JAKARTA – Kementerian Pendidikan, Kebudayaan, Riset, dan Teknologi (Kemendikbudristek) menyatakan bakal mengevaluasi Permendikbudristek Nomor 2 Tahun 2024 tentang Standar Biaya Operasional Pendidikan Tinggi (SBOPT) pada Perguruan Tinggi Negeri (PTN).
Dirjen Dikti Kemendikbudristek Abdul Haris mengatakan. evaluasi itu dilakukan karena banyak catatan terkait implementasi aturan tersebut dari DPR RI.
Sejauh ini, Permendikbudristek Nomor 2 Tahun 2024 dianggap sebagai penyebab melonjaknya Uang Kuliah Tunggal (UKT) di sejumlah PTN.
“Kalau memang dirasa tadi dalam pelaksanaannya mungkin karena banyak catatan yang disampaikan oleh dewan, tentu kami akan tinjau kembali dan juga mengevaluasi masukan-masukan tadi. Bagaimana implementasi pelaksanaan dari Permendikbud ini di lapangan,” kata Abdul di Kompleks Parlemen, Jakarta, Selasa (21/5).
Abdul mengatakan, Kemendikbudristek akan berkoordinasi secara intensif dengan Majelis Rektor Perguruan Tinggi Negeri Indonesia (MRPTNI) terkait evaluasi tersebut.
“Majelis Rektor PTN pun sudah mengeluarkan statement-nya bahwa UKT tidak naik,” ujarnya.
Ia menyampaikan MRPTNI tak ingin mahasiswa dari kalangan keluarga kurang mampu tidak bisa melanjutkan pendidikan di PTN. Oleh karena itu, MRPTNI menjamin mereka tetap memiliki kesempatan untuk belajar di PTN.

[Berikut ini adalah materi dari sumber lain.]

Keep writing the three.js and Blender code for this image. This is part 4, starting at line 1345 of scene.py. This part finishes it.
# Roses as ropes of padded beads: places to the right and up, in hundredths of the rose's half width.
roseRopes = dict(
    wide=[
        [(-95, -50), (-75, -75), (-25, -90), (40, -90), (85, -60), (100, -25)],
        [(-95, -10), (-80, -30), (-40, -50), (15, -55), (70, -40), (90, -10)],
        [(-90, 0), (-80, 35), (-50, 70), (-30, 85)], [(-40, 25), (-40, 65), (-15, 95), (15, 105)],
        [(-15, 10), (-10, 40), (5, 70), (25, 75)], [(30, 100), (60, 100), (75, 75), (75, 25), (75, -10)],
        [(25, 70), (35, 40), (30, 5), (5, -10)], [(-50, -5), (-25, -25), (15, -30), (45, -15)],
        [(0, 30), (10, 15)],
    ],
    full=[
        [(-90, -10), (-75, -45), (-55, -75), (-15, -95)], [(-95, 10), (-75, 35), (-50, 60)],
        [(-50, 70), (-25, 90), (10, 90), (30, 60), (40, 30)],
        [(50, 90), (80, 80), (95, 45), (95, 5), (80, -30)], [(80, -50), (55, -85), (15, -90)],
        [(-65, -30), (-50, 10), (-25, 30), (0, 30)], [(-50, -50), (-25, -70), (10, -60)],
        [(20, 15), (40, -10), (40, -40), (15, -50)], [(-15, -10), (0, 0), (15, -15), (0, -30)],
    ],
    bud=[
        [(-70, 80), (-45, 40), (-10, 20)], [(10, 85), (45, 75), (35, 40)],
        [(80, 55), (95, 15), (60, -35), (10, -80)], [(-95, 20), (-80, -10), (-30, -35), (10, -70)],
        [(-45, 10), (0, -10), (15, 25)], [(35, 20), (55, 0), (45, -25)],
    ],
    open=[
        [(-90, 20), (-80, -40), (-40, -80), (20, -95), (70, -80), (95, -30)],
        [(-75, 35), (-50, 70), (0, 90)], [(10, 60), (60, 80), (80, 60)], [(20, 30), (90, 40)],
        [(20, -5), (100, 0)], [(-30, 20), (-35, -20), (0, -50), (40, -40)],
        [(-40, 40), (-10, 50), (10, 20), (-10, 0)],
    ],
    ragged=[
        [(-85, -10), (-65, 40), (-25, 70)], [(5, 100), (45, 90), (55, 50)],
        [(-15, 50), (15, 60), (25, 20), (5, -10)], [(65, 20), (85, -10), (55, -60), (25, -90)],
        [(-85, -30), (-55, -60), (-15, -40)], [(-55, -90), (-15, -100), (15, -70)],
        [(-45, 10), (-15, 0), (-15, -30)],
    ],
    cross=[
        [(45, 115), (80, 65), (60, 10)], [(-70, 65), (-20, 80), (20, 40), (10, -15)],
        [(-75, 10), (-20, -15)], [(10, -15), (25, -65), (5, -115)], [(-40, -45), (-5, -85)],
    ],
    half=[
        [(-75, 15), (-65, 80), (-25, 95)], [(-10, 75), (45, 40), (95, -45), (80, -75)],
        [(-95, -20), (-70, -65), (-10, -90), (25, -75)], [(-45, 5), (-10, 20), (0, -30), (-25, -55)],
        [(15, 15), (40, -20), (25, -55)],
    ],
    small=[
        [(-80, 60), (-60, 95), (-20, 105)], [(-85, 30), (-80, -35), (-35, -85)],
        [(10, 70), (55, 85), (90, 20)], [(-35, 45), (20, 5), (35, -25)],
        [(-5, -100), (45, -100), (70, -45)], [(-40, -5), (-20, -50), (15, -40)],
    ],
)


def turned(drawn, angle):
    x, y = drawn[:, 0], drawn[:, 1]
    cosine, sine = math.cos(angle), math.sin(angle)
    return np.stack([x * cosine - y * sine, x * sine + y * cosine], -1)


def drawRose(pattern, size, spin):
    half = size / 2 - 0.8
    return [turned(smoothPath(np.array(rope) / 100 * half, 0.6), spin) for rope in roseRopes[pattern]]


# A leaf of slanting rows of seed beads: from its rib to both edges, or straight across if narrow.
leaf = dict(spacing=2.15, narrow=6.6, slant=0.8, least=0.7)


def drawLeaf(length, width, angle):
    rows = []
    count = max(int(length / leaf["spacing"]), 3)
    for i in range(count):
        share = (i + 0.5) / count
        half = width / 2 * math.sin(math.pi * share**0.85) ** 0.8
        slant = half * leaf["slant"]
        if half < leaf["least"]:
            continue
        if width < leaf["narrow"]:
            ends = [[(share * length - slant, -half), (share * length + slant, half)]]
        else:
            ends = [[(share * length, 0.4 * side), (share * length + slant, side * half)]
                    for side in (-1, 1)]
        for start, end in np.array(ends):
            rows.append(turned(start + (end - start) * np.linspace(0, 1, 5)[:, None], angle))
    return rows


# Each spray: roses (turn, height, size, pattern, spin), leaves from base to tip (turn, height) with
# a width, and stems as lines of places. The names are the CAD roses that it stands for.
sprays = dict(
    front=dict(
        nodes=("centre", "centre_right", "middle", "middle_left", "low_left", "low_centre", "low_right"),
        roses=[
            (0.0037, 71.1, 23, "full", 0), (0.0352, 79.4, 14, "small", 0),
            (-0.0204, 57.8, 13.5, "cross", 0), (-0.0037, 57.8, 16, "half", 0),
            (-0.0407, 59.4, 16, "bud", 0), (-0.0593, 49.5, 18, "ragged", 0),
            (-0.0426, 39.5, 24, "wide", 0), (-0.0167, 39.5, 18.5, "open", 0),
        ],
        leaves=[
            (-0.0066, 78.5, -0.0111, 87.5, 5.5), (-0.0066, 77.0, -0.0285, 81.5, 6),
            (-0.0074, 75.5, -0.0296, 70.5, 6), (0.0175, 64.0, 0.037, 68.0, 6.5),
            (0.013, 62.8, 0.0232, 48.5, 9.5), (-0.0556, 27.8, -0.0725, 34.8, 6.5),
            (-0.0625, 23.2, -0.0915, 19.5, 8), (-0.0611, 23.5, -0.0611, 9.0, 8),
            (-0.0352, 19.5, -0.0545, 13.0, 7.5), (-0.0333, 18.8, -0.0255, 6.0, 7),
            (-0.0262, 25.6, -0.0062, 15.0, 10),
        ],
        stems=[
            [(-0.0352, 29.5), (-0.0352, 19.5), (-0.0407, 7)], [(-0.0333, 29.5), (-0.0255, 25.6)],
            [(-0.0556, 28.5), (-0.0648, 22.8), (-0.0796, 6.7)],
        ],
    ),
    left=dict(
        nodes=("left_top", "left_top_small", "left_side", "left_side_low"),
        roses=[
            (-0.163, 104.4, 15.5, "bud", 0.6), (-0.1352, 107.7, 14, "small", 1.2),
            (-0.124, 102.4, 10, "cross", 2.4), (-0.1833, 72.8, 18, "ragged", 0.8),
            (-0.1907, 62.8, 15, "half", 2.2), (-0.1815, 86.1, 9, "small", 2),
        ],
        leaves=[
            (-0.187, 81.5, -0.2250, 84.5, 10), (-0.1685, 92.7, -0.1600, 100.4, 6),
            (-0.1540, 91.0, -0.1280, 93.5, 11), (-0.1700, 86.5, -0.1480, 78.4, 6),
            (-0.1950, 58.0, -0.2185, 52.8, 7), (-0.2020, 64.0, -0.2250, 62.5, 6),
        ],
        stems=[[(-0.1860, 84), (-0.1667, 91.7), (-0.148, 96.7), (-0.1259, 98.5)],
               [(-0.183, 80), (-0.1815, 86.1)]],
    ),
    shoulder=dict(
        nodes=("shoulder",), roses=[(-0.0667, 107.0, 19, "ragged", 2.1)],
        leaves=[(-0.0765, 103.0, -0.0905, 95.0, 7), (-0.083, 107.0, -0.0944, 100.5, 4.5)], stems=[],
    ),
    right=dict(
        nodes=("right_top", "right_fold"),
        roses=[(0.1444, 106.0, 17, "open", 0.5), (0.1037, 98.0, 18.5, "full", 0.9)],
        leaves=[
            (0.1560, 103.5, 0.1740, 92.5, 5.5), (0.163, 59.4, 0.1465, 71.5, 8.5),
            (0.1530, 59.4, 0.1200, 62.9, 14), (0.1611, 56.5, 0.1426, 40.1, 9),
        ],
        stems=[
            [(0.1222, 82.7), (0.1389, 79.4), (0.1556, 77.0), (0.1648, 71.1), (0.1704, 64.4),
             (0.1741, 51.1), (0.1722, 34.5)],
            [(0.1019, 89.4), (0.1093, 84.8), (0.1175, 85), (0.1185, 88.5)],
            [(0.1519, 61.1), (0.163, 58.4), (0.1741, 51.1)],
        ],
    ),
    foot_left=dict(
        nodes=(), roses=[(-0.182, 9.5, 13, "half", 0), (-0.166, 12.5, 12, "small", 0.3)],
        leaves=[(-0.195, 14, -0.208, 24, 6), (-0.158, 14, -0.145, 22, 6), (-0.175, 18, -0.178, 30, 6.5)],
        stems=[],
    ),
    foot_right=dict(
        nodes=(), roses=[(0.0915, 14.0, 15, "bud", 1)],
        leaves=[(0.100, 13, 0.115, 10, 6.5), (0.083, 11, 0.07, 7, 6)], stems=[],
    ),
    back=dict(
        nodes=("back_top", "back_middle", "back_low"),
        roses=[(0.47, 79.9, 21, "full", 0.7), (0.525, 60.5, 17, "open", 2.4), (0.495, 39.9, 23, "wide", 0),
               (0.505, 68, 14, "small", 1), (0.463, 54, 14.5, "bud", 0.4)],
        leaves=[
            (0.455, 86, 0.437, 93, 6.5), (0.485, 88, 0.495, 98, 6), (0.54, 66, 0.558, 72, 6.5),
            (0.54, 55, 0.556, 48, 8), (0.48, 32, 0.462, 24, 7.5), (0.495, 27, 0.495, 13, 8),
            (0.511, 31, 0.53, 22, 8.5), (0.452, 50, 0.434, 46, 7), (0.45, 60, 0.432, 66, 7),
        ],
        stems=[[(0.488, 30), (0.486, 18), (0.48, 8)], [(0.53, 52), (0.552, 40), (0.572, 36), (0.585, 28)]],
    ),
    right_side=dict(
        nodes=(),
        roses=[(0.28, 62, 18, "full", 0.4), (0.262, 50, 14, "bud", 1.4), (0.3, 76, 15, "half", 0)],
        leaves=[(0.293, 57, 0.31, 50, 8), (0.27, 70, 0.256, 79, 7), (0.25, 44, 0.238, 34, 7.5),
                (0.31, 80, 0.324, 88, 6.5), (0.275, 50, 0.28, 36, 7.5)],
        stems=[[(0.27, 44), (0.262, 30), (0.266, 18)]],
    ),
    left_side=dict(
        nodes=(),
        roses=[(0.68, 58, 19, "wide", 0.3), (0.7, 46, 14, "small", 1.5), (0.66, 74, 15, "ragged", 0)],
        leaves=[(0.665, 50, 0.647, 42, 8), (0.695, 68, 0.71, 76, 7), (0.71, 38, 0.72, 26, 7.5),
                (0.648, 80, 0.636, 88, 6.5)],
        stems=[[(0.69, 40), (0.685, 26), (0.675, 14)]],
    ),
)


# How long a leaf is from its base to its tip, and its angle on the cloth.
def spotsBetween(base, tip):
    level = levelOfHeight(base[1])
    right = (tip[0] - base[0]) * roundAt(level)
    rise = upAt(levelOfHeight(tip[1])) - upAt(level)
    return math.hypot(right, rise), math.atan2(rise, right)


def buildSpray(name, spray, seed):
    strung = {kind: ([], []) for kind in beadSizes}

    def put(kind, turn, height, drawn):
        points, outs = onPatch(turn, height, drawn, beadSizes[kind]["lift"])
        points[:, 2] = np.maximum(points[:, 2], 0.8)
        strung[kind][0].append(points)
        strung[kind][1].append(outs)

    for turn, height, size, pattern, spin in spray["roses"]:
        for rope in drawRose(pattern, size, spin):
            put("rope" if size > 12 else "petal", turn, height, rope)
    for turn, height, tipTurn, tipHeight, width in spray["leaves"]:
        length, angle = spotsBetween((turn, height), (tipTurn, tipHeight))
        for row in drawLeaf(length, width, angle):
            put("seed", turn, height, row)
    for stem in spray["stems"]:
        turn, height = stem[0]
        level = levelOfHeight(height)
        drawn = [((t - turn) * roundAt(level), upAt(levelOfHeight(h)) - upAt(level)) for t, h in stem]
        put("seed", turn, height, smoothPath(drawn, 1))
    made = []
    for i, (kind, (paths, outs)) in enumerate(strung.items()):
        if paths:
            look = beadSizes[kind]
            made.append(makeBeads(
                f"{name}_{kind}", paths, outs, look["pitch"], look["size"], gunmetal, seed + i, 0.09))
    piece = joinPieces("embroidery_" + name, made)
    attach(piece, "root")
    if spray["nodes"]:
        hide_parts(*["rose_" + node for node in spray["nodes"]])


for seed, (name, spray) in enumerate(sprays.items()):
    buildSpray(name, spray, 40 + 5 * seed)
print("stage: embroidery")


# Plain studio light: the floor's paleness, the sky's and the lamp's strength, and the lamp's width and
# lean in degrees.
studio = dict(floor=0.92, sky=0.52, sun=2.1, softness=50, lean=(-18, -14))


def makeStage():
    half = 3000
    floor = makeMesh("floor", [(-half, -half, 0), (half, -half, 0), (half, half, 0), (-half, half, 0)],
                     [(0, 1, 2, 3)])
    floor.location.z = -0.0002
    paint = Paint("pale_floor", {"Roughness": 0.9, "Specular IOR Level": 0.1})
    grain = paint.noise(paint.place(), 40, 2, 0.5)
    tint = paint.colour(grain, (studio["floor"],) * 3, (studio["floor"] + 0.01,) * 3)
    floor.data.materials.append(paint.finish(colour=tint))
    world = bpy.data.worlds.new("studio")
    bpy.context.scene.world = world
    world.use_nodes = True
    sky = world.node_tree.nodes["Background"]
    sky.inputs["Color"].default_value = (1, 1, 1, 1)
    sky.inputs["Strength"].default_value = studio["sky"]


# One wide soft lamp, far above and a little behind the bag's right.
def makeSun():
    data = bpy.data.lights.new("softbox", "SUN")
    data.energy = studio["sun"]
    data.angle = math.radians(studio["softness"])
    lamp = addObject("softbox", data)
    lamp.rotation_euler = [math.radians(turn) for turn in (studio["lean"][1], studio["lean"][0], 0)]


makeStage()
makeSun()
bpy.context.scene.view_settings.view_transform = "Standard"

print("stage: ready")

“Jangan sampai ada mahasiswa yang tidak memiliki kemampuan finansial gagal masuk PTN,” ucap Abdul.
Sebelumnya, Ketua Komisi X DPR RI Syaiful Huda meminta Mendikbudristek Nadiem Makarim merevisi Permendikbudristek Nomor 2 Tahun 2024.

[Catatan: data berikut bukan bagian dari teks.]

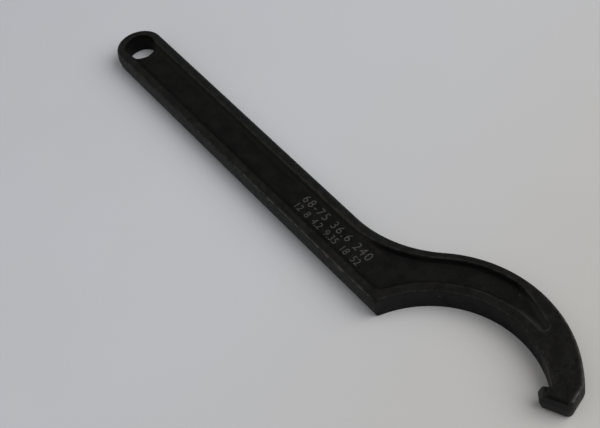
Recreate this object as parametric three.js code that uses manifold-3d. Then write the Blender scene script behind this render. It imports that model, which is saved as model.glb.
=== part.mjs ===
import * as THREE from "three";
import { mergeVertices } from "three/addons/utils/BufferGeometryUtils.js";
import Module from "manifold-3d";

// ---- Driving dimensions, mm and degrees ----
const overallLength = 240;      // handle end to the outermost point of the hook
const thickness = 8;            // over both rims
const endRadius = 9.75;         // half the handle width at the hanging hole
const heelHalfWidth = 9.1;      // half the handle width at the heel of the hook
const holeDiameter = 12;        // hanging hole
const gripRadius = 36.6;        // machined arc that sits on the nut
const gripDrop = 18;            // centre of the machined arc below the handle axis
const hookWidth = 9.35;         // back arc radius less grip radius
const backShiftX = -5.35;       // centre of the back arc, from the centre of the grip arc
const backShiftY = 4.75;
const filletRadius = 45.2;      // sweep from the handle into the back of the hook
const noseAngle = 52;           // where the machined arc stops and the nose begins
const noseLean = 12;            // drive face of the nose, turned off the radius
const noseHeight = 4.2;
const noseTipWidth = 3.1;
const noseRootRadius = 0.6;     // machined corner between the grip arc and the drive face
const endFaceAngle = 25;        // end face of the hook, from the handle axis
const webThickness = 4;
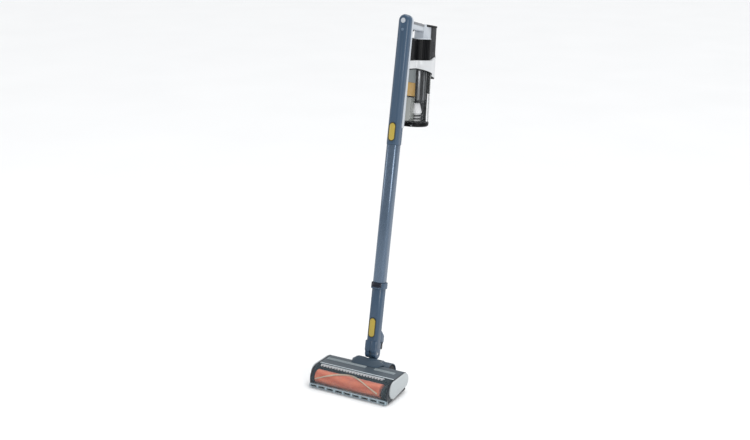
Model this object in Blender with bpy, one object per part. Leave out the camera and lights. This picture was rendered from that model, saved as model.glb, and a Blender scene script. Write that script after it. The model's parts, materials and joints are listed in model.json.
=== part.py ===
"""Cordless stick vacuum: floor head, tilting neck, pull-out wand and a hand unit with a dust cup.

Metres, +Z up. The origin is on the floor, at the middle of the glide strip behind the brush.
The front of the floor head faces -Y. The stick leans back, so everything above the head is
modelled in the stick's own frame: x across, y towards the back, z up along the stick.
"""

from math import asin, atan2, cos, pi, radians, sin, sqrt

import bmesh
import bpy
from mathutils import Matrix, Vector

# ---- Driving dimensions -------------------------------------------------------------------
GAP = 0.0003  # left between two pieces that meet
WALL = 0.0022  # plastic wall

# Floor head
HEAD_WIDTH = 0.268
HEAD_TOP = 0.0605
HEAD_BACK = 0.062
HEAD_CORNER = 0.010
CAP_THICK = 0.0045
SIDE_THICK = 0.004
LIP_FRONT = -0.060
LIP_BACK = -0.052
LIP_LOW = 0.003
LIP_HIGH = 0.0137
SOLE_THICK = 0.003
WINDOW_RADIUS = 0.036
WINDOW_CENTRE = (-0.020, 0.0245)
WINDOW_EDGE = -0.006
BRUSH_CENTRE = (-0.027, 0.0257)
BRUSH_LEFT = -0.119
BRUSH_RIGHT = 0.097
ROLL_RADIUS = 0.0205
BRISTLE_RADIUS = 0.0243
BRISTLE_THICK = 0.0032
BRUSH_AXLE_RADIUS = 0.004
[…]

“Karena itu, kita minta dalam forum yang baik ini, Pak Menteri untuk mempertimbangkan adanya revisi terkait Permen Nomor 2 Tahun 2024,” kata Huda di kompleks parlemen, Senayan, Jakarta, Selasa (21/5).
Ia menyebut aturan itu dimaknai oleh sejumlah PTN di Indonesia sebagai pintu masuk untuk menaikkan UKT.
Anggota Komisi X DPR dari Fraksi PAN, Zainuddin Maliki, juga meminta Nadiem untuk meninjau kembali pemberlakuan aturan tersebut. Menurutnya, Permendikbudristek 2/2024 itu merupakan akar dari kegaduhan yang terjadi belakangan ini.
Wakil Ketua Komisi X DPR Dede Yusuf Macan Effendi mengusulkan Kemendikbudristek agar mengizinkan mahasiswa bisa membayar biaya kuliah dengan cara dicicil.
Menurut Dede, cara itu bisa jadi solusi jangka pendek di tengah kenaikan biaya uang kuliah tinggal (UKT) di sejumlah perguruan tinggi negeri (PTN).
“Memberikan solusi orang tua untuk pembiayaan kuliah anak dengan berbagai metode, misalnya mencicil ataupun juga yang lainnya,” kata Dede dalam rapat kerja dengan Mendikbudristek Nadiem Makarim di gedung DPR, Senayan, Jakarta, Selasa (21/5), seperti dikutip CNNIndonesia.com.
Selain mengatur mekanisme pembayaran dengan dicicil, Dede mengusulkan solusi jangka pendek lain, yakni mencabut atau merevisi Permendikbudristek tersebut. Terutama yang mengatur soal batas atas dan batas bawah UKT dan Iuran Pembangunan Institusi (IPI) hingga penerimaan mahasiswa baru.
“Solusi jangka pendeknya adalah segera mencabut dan merevisi Permendikbud 2/2024, terutama tentang batasan atas biaya UKT dan IPI sebelum penerimaan siswa baru,” katanya.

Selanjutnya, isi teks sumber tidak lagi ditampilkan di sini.